Task statement: Keep only the lines from the top of the listing through the one with "0.65, (0.98, 0.96, 1.0))", and reproduce them unaltered.

Source excerpt:
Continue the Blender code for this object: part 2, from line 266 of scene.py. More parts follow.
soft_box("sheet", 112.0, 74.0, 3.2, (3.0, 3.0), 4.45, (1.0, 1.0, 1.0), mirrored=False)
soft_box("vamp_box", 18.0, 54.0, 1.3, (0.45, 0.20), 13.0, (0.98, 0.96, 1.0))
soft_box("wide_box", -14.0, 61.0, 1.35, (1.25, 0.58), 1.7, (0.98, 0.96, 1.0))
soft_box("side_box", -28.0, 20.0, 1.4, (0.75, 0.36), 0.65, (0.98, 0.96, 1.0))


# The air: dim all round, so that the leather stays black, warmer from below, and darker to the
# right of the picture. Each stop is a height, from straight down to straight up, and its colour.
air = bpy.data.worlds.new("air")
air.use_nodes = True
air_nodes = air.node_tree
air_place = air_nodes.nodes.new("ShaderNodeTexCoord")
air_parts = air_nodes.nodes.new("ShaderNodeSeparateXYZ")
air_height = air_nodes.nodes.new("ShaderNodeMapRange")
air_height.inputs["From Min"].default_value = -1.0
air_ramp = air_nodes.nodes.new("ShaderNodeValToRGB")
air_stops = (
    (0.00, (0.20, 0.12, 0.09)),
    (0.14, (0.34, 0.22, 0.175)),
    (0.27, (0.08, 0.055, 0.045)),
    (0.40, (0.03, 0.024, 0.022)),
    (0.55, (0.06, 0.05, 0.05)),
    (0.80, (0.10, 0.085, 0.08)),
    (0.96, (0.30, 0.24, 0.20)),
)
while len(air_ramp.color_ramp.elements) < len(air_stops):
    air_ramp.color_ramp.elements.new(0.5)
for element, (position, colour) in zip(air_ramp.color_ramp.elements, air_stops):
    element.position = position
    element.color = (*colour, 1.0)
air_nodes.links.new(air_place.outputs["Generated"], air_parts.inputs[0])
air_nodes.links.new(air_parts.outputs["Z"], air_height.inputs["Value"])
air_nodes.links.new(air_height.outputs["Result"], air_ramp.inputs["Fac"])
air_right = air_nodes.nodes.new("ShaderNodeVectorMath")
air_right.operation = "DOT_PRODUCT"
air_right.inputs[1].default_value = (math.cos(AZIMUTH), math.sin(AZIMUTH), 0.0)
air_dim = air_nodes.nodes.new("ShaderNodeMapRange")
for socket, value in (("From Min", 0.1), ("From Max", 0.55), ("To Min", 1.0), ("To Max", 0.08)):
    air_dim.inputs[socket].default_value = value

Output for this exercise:
Continue the Blender code for this object: part 2, from line 266 of scene.py. More parts follow.
soft_box("sheet", 112.0, 74.0, 3.2, (3.0, 3.0), 4.45, (1.0, 1.0, 1.0), mirrored=False)
soft_box("vamp_box", 18.0, 54.0, 1.3, (0.45, 0.20), 13.0, (0.98, 0.96, 1.0))
soft_box("wide_box", -14.0, 61.0, 1.35, (1.25, 0.58), 1.7, (0.98, 0.96, 1.0))
soft_box("side_box", -28.0, 20.0, 1.4, (0.75, 0.36), 0.65, (0.98, 0.96, 1.0))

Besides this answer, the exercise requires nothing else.